Mit freundlichen Sammlergrüssen:
Ernst Grenacher
Lieber Ernst
Das Buch ist natürlich super Klasse!
Leider hatte ich noch keine Zeit, das Buch ausgiebig zu lesen. Beim Durchstöbern bin ich noch auf folgende Anpassungen gestossen:
Seite 402, Kadettengewehr KK: Die Waffe hat einen aufgebüchsten Lauf eines K31 (nicht K11): Visier nahe an der Hülse, Visiereinstellung beginnt bei 100 Metern
Seite 454 und 577, Schiessbecher: Das erste Modell war das mit den Flügeln (siehe Reglement von 1944). Das erste Modell passte nur auf den K31. Das zweite Modell (gefederter Mechanismus) kann sowohl auf dem K31 wie auf dem K11 verwendet werden. Siehe auch https://swisswaffen.com/schiessbecher-k11-k31/grau/wtl33egkpjw2
Seite 574: Die Anzahlen der hergestellten ZFK 55 stimmt nicht, eventuell ein Tippfehler.

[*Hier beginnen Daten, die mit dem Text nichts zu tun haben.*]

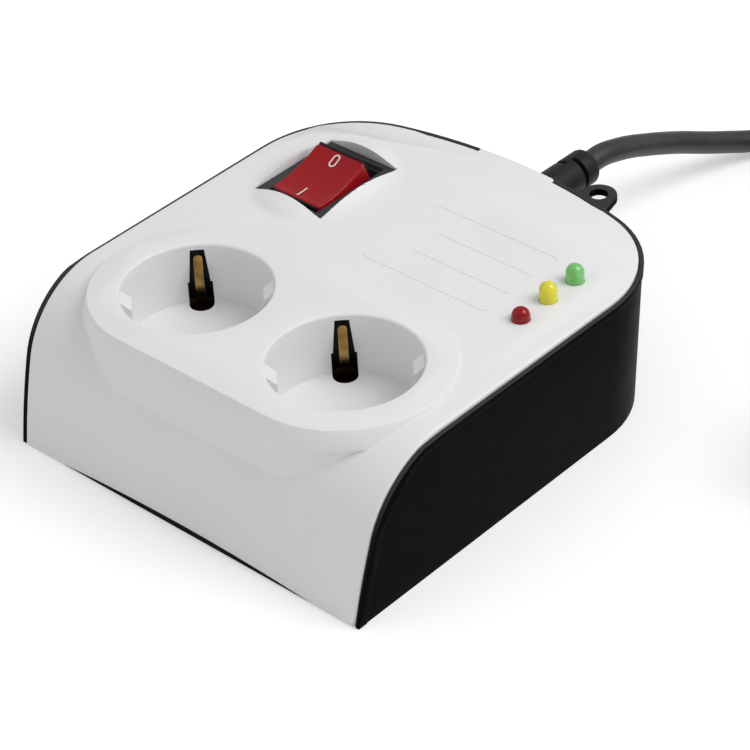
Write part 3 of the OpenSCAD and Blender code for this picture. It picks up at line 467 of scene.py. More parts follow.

Seite 596: Ich vermute, dass nur 30 K31 Schnittmodelle hergestellt wurden. Mir sind keine ausserhalb des Bereichs von 519970 und 519999 bekannt.
Seite 658: Ich weiss nicht, ob die Zahl von 40 produzierten Stück stimmen kann. Mir sind Schnittmodelle im Bereich zwischen 5 bis 65 bekannt, wobei Nummer 8 kein Schnittmodell sein soll.

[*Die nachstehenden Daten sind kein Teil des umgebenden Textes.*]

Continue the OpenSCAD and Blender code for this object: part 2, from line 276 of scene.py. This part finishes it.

Seite 660: Die LMG 25 mit Sockelschiene für Zf wurden von der KMV seinerzeit als «Festungsversion» verkauft. Ich weiss nicht, ob und wie sich diese Zahl mit den Kavallerieversionen deckt.
Wie schon am Anfang gesagt: ein Super Werk, das in die Geschichte eingehen wird!